Bonnie and Clyde (1967) was one of the most famous, and groundbreaking, films in cinematic history. This was the retelling of the infamous Depression-era bank robbers who became folk heroes, containing classic performances from Warren Beatty and Faye Dunaway, as well as one of the most controversial endings ever in film.
The film certainly gives an air of romanticism, at least at first, with its portrayal of the two people. Bonnie is persuaded by both Clyde`s charm and his threatening aura. She has the sort of personality which easily falls for Clyde`s comment that she is the best girl in the state, and in no time flat she is swept into the risky business of bank-robbing. Along the way, they pick up a young gas station attendant named Moss, and later, Clyde`s brother (Gene Hackman) and sister-in-law are part of the bunch. A combination of Bonnie and Clyde`s rebellious youth, and their numerous run-ins with the law ensure their notoriety in a time in which people were in need of something to free their minds of the miseries of poverty and hardship. Yet all good things must come to end, and they do here, as well, -- and most violently.
One major theme in the movie is the idea of celebrity.
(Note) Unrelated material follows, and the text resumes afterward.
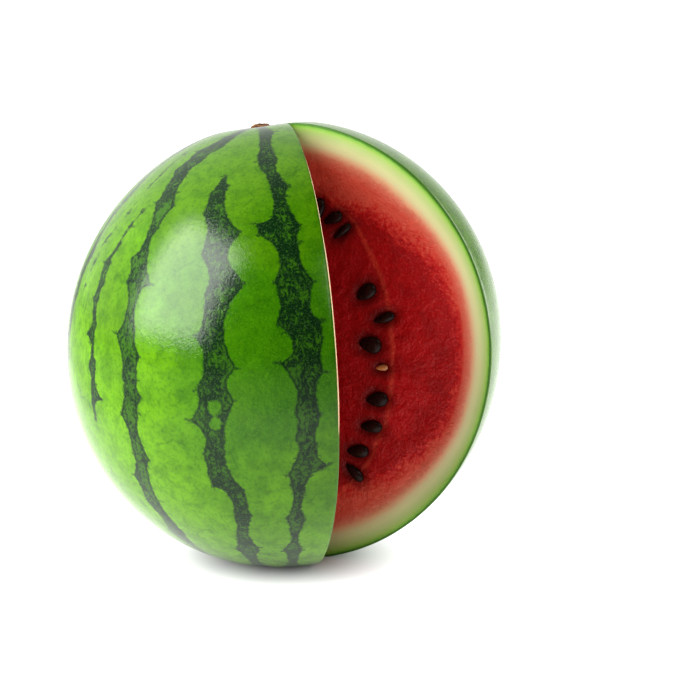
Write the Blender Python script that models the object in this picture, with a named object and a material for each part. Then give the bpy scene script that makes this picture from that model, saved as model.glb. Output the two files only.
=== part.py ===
"""Watermelon with a wedge cut out of it, standing on the small flat spot it rests on.

Metres, +Z up. The origin is on the flat spot, straight under the middle of the fruit.
The front is -Y. Turns about the fruit are counted from the front towards +X.
"""
import random
from math import cos, exp, radians, sin, sqrt

import bmesh
import bpy
from mathutils import Matrix, Vector

# The fruit: a ball slightly longer along one leaning axis, dimpled where the stem was
GIRTH_RADIUS = 0.107
LONG_RADIUS = 0.1117
LONG_AXIS = Vector((0.31, -0.22, 0.92)).normalized()
MIDDLE = Vector((0.0, 0.0, 0.1082))
STEM_AXIS = Vector((-0.104, 0.094, 1.0)).normalized()
DIMPLE_DEPTH = 0.0030
DIMPLE_SPREAD = radians(8.0)
SKIN_SEGMENTS = 56
SKIN_RINGS = 38
STEM_END_CROWDING = 0.35

# The wedge: two straight knife cuts that meet on a line near the core
CUT_EDGE = MIDDLE + Vector((0.0063, -0.0015, 0.0))
CUT_LEAN = radians(2.35)
NEAR_CUT = radians(10.2)
FAR_CUT = radians(66.5)
WEDGE_REACH = 0.2
WEDGE_HALF_HEIGHT = 0.15
REST_BLOCK_WIDTH = 0.3
REST_BLOCK_DEPTH = 0.05

# The corky stem end, turned from radii and heights over the bottom of the dimple. It broke
# off slanting: the slant is how much lower its front is and higher its back, as a share
STEM_TOP_RADIUS = 0.0046
STEM_PROFILE = ((0.0, -0.006), (0.0066, -0.006), (0.0058, 0.0002), (0.0050, 0.0009),
                (STEM_TOP_RADIUS, 0.0015), (0.0034, 0.0017), (0.0, 0.0013))
STEM_SLANT = 0.55
STEM_SEGMENTS = 14

# A seed: a flat drop, sunk in the flesh past its middle
SEED_HALF_LENGTH = 0.0058
SEED_HALF_WIDTH = 0.0037
SEED_HALF_THICKNESS = 0.0022
SEED_TAPER = 0.3
SEED_SUNK = 0.0008
SEED_SEGMENTS = 10
SEED_RINGS = 6

# Seeds that show on the far cut: reach from the cut edge and height from the middle in
# metres, turn of the long side from level in degrees, then the width and the length as
# shares of a whole seed. The last one stayed small
FAR_SEEDS_SEEN = (
    (0.0166, 0.0684, 78.0, 1.0, 1.0),
    (0.0226, 0.0632, 20.0, 0.8, 1.0),
    (0.0268, 0.0570, 38.0, 0.55, 1.0),
    (0.0376, 0.0276, 34.0, 0.95, 1.0),
    (0.0466, 0.0150, 18.0, 0.6, 1.0),
    (0.0387, 0.0015, -7.0, 1.1, 1.0),
    (0.0444, -0.0098, 5.0, 0.4, 0.55),
)

# The rest follow the same curved band of seeds, at these heights from the middle
FAR_SEED_HEIGHTS = (-0.026, -0.040, -0.053, -0.064)
NEAR_SEED_HEIGHTS = (0.067, 0.055, 0.039, 0.021, 0.008, -0.010, -0.027, -0.044, -0.060)
SEED_BAND_REACH = 0.044
SEED_BAND_HALF_HEIGHT = 0.078
SEED_STRAY = 0.004
SEED_TURN = 55.0
SEED_LEAST_WIDTH = 0.55
SEED_DRAW = 11

# Surface colours, linear, as seen on the fruit
RIND_GREEN = (0.13, 0.38, 0.02)
FLESH_RED = (0.62, 0.035, 0.02)
SEED_BLACK = (0.012, 0.006, 0.005)
STEM_BROWN = (0.20, 0.085, 0.03)


def clear_scene():
    for obj in list(bpy.data.objects):
        bpy.data.objects.remove(obj, do_unlink=True)


def make_material(name, colour, roughness):
    material = bpy.data.materials.new(name)
    material.use_nodes = True
    shader = material.node_tree.nodes["Principled BSDF"]
    shader.inputs["Base Color"].default_value = (*colour, 1.0)
    shader.inputs["Roughness"].default_value = roughness
    shader.inputs["Metallic"].default_value = 0.0
    return material


def add_object(name, bm, material, place=None):
    """Turn a bmesh into an object in the scene, with its place worked into the mesh."""
    if place is not None:
        bm.transform(place)
    bmesh.ops.recalc_face_normals(bm, faces=bm.faces[:])
    mesh = bpy.data.meshes.new(name)
    bm.to_mesh(mesh)
    bm.free()
    mesh.materials.append(material)
    obj = bpy.data.objects.new(name, mesh)
    bpy.context.scene.collection.objects.link(obj)
    return obj


def mark_cutter(obj):
    obj.hide_render = True
    obj.display_type = "WIRE"


def boolean(target, operation, cutter=None, collection=None):
    """Apply one Boolean to the target, then remove what it was made with."""
    modifier = target.modifiers.new(operation.lower(), "BOOLEAN")
    modifier.operation = operation
    modifier.solver = "EXACT"
    modifier.material_mode = "TRANSFER"
    if collection is None:
        modifier.object = cutter
        used = [cutter]
    else:
        modifier.operand_type = "COLLECTION"
        modifier.collection = collection
        used = list(collection.objects)
    depsgraph = bpy.context.evaluated_depsgraph_get()
    result = bpy.data.meshes.new_from_object(target.evaluated_get(depsgraph))
    target.modifiers.clear()
    target.data = result
    for obj in used:
        bpy.data.objects.remove(obj, do_unlink=True)


def skin_radius(direction):
    """Distance from the middle of the fruit to its skin, along a unit direction."""
    along = direction.dot(LONG_AXIS)
    ball = 1.0 / sqrt((1.0 - along**2) / GIRTH_RADIUS**2 + along**2 / LONG_RADIUS**2)
    from_stem = direction.angle(STEM_AXIS, 0.0)
    return ball - DIMPLE_DEPTH * exp(-((from_stem / DIMPLE_SPREAD) ** 2))


def make_fruit(rind):
    """The whole fruit, with its rings crowded towards the stem so that the dimple is round."""
    bm = bmesh.new()
    bmesh.ops.create_uvsphere(bm, u_segments=SKIN_SEGMENTS, v_segments=SKIN_RINGS, radius=1.0)
    up = Vector((0.0, 0.0, 1.0))
    to_stem = up.rotation_difference(STEM_AXIS)
    for vert in bm.verts:
        turn = vert.co.angle(up)
        crowded = turn - STEM_END_CROWDING * sin(turn)
        level = Vector((vert.co.x, vert.co.y, 0.0))
        if level.length > 1e-6:
            level.normalize()
        direction = to_stem @ (level * sin(crowded) + up * cos(crowded))
        vert.co = MIDDLE + direction * skin_radius(direction)
    return add_object("watermelon", bm, rind)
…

As Bonnie and Clyde make their way across America, everyone wants to be part of the story, to say that they saw (or in some cases were robbed by) Bonnie and Clyde, celebrity criminals. The newspapers in the country saw fit to fabricate the number of robberies committed, in order to sell more papers and to perpetuate the mystique. The movie makes the claim that these crimianals were not out to harm the common folk, and in fact there is one scene in a bank in which Clyde kindly tells an elderly customer that he is not out to take his money away. This anti-authoriatian attitude certainly didn`t harm the heroic image they had aqquried. I certainly did not excatly find these characters endearing. For me they seemed more like white trash than radical socialists; foolish kids more than heroes. But that tension between what they really are, and what people (those following their story, the criminal gang itself, and even the film`s audience) want them to be is strong stuff, especially as it soon becomes clear it will not be a happy ending.
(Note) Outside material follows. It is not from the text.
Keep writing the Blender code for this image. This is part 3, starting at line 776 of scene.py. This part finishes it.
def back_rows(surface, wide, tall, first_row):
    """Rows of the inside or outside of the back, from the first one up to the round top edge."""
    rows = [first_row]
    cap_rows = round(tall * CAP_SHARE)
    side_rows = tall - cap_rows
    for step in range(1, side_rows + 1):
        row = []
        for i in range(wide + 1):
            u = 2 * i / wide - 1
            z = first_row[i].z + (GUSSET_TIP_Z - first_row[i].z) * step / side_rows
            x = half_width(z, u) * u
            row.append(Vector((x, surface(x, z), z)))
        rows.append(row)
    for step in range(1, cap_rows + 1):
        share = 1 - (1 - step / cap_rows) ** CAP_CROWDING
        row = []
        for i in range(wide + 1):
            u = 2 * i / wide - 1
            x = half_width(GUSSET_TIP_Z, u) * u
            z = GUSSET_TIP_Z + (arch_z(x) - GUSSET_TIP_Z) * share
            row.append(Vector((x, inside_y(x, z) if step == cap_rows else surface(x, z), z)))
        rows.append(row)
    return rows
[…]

The actual relationship of Bonnie and Clyde is also interesting. Warren Beatty, in playing this character, has a little joke on himself and his notorious womanizing image, when Clyde tells Bonnie clumsily that "I ain`t no loverboy." While this may seem to be modesty on his part, it is later clear there is more to it. Clyde suffers from impotence, as all his energies are focussed on crime. Bonnie, on the other hand, is the sexual aggressor, equally comfortable in her own body, and in handling a gun. (The parallels between sex and violence are fairly clear.) Faye Dunaway successfully plays the character for her toughness, and, later on, for her fear that her fantastical lifestyle will start crumbling down on her.
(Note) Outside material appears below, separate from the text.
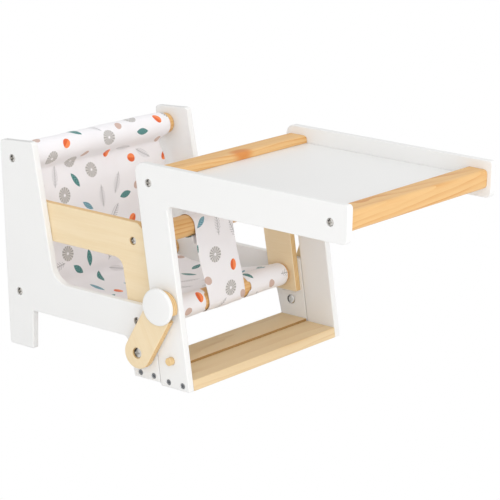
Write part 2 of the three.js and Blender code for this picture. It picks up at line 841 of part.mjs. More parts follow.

The infamous ending is no doubt known to many, in a bloody, utterly final shootout which broke taboos for both violence and grim endings. Despite the more bloodly (and senseless) violence in current films, those situations could never match up to the ending of this film, as it is so final, so cold, so wrenching, that it will stick to you for at least a few minites. Basically, a number of thoughts should come to your head -- Do they deserve punishment? Should the audience have been rooting for these characters?